* Written request: Every line from the first one to the line containing "V = FreeCAD.Vector" should be echoed exactly; leave out the rest.

□ □ □ □ □

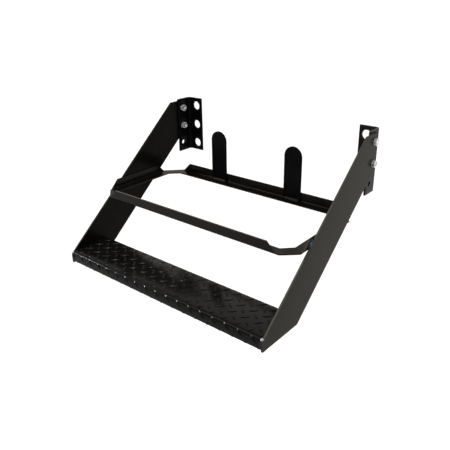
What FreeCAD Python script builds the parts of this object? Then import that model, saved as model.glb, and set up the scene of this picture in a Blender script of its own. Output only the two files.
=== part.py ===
import FreeCAD, Part
import math
import os

os.makedirs("parts", exist_ok=True)

V = FreeCAD.Vector

# ---------------------------------------------------------------- driving dimensions, mm
IN = 25.4
OVERALL_W = 24.0 * IN            # over the outer faces of the two side plates
PLATE_T = 3.0 / 16.0 * IN        # side plates and mounting angles
HALF_IN = OVERALL_W / 2.0 - PLATE_T   # inner face of a side plate

# side plate outline, in Y and Z
TOE_Y = -456.5                   # front toe, also the face of the tread's lip
FOOT_Z = -279.2                  # level bottom edge
TOE_TOP_Z = -254.5               # top of the short vertical front edge
HEAD_Z = 70.2                    # level top edge
HEAD_FRONT_Y = -73.8
HEAD_REAR_Y = -20.5              # rear vertical edge
HEEL_Y = -332.8                  # rear end of the bottom edge
EDGE_SLOPE = (HEAD_Z - TOE_TOP_Z) / (HEAD_FRONT_Y - TOE_Y)   # both long edges
KNEE_Z = FOOT_Z + (HEAD_REAR_Y - HEEL_Y) * EDGE_SLOPE

# mounting angle: equal legs, flat back on Y = 0
LEG = 2.0 * IN
ANGLE_H = 6.0 * IN
ANGLE_BEND_R = 0.25 * IN          # inner radius of the fold
BIG_GAUGE = 1.25 * IN            # large-hole line to the outer face of the side leg
SMALL_GAUGE = 1.375 * IN         # small-hole line to the back of the rear leg
BIG_HOLE_R = 15.0 / 32.0 * IN
BIG_PITCH = 54.4
SMALL_HOLE_R = 0.25 * IN
SMALL_PITCH = 2.0 * IN

# lower tread: raised-pattern plate with a turned-down front lip
TREAD_T = 3.0 / 16.0 * IN
TREAD_TOP_Z = -247.8
TREAD_REAR_Y = -345.9
LIP_BOTTOM_Z = -274.0
TREAD_BEND_R = 7.0               # outer radius
LUG_L, LUG_W, LUG_H = 23.5, 5.6, 1.3
LUG_PITCH_X, LUG_PITCH_Y = 34.05, 30.3
LUG_X0 = 8.4                     # one lug of the "falling" family
LUG_S0 = 25.2                    # its distance behind the tread's front face
LUG_END_GAP = 3.5                # clear strip at the plate ends

# upper tray: folded ring with four flanges
TRAY_T = 0.125 * IN
TRAY_FRONT_Y = -351.7
TRAY_REAR_Y = -76.0
TRAY_BOTTOM_Z = -122.2
TRAY_FLANGE_H = 1.0 * IN
TRAY_CORNER_X = 41.0             # corner cuts of the outer octagon
TRAY_CORNER_FRONT = 36.0
TRAY_CORNER_REAR = 41.0
TRAY_STRIP = 27.0                # ring width, flange outer face to cut-out
CUT_CORNER = 23.0                # corner cut of the cut-out
TRAY_BEND_R = 5.4                # outer radius

# uprights
UPRIGHT_W = 2.0 * IN
UPRIGHT_T = 0.125 * IN
UPRIGHT_H = 5.375 * IN
UPRIGHT_X = 118.5

# 7/16 in hexagon bolts and nuts
BOLT_R = 7.0 / 32.0 * IN
HEX_AF = 0.625 * IN
HEAD_T = 7.1
NUT_T = 9.5
BOLT_L = 0.875 * IN
NUT_BORE_R = BOLT_R + 0.04

WELD_LEG = 5.0
EDGE_R = 0.6                     # broken edges of the cut plates

SIDES = (("left", -1.0), ("right", 1.0))


# ---------------------------------------------------------------- helpers
def save(shape, node):
    shape.exportStep("parts/%s.step" % node)


def prism(points, direction):
    wire = Part.makePolygon([V(*p) for p in points] + [V(*points[0])])
    return Part.Face(wire).extrude(V(*direction))


def cylinder(radius, length, base, axis):
    return Part.makeCylinder(radius, length, V(*base), V(*axis))


def round_edges(shape, radius, keep):
    edges = [e for e in shape.Edges if keep(e)]
    return shape.makeFillet(radius, edges) if edges else shape


def hexagon(across_flats, thickness, base, axis_sign, turn):
    """Hexagonal prism along X, one face at base, turned about its own axis."""
    r = across_flats / math.sqrt(3.0)
    pts = []
    for i in range(6):
        a = math.radians(60.0 * i + turn)
        pts.append((base[0], base[1] + r * math.cos(a), base[2] + r * math.sin(a)))
    body = prism(pts, (axis_sign * thickness, 0, 0))
    # turned corners on the outer end
    cone_r = across_flats / 2.0 * 0.98
    reach = thickness + (r - cone_r) * math.tan(math.radians(30.0))
    tall = cone_r + reach / math.tan(math.radians(30.0))
    cone = Part.makeCone(tall, cone_r - (reach - thickness) / math.tan(math.radians(30.0)),
                         reach, V(*base), V(axis_sign, 0, 0))
    return body.common(cone)


# ---------------------------------------------------------------- side plates
def side_plate(side):
    x = side * HALF_IN
    pts = [(x, TOE_Y, FOOT_Z), (x, TOE_Y, TOE_TOP_Z), (x, HEAD_FRONT_Y, HEAD_Z),
           (x, HEAD_REAR_Y, HEAD_Z), (x, HEAD_REAR_Y, KNEE_Z), (x, HEEL_Y, FOOT_Z)]
    plate = prism(pts, (side * PLATE_T, 0, 0))
    corners = [e for e in plate.Edges if e.BoundBox.XLength > 1]
    plate = plate.makeFillet(1.2, corners)
    rims = [e for e in plate.Edges if e.BoundBox.XLength < 0.01]
    plate = plate.makeFillet(EDGE_R, rims)
    for z in (0.0, SMALL_PITCH):
        start = (x - side * 2, -SMALL_GAUGE, z)
        plate = plate.cut(cylinder(SMALL_HOLE_R, PLATE_T + 4, start, (side, 0, 0)))
    return plate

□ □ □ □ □

* Written answer:
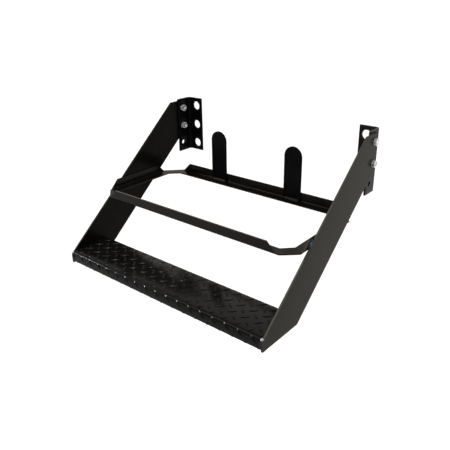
What FreeCAD Python script builds the parts of this object? Then import that model, saved as model.glb, and set up the scene of this picture in a Blender script of its own. Output only the two files.
=== part.py ===
import FreeCAD, Part
import math
import os

os.makedirs("parts", exist_ok=True)

V = FreeCAD.Vector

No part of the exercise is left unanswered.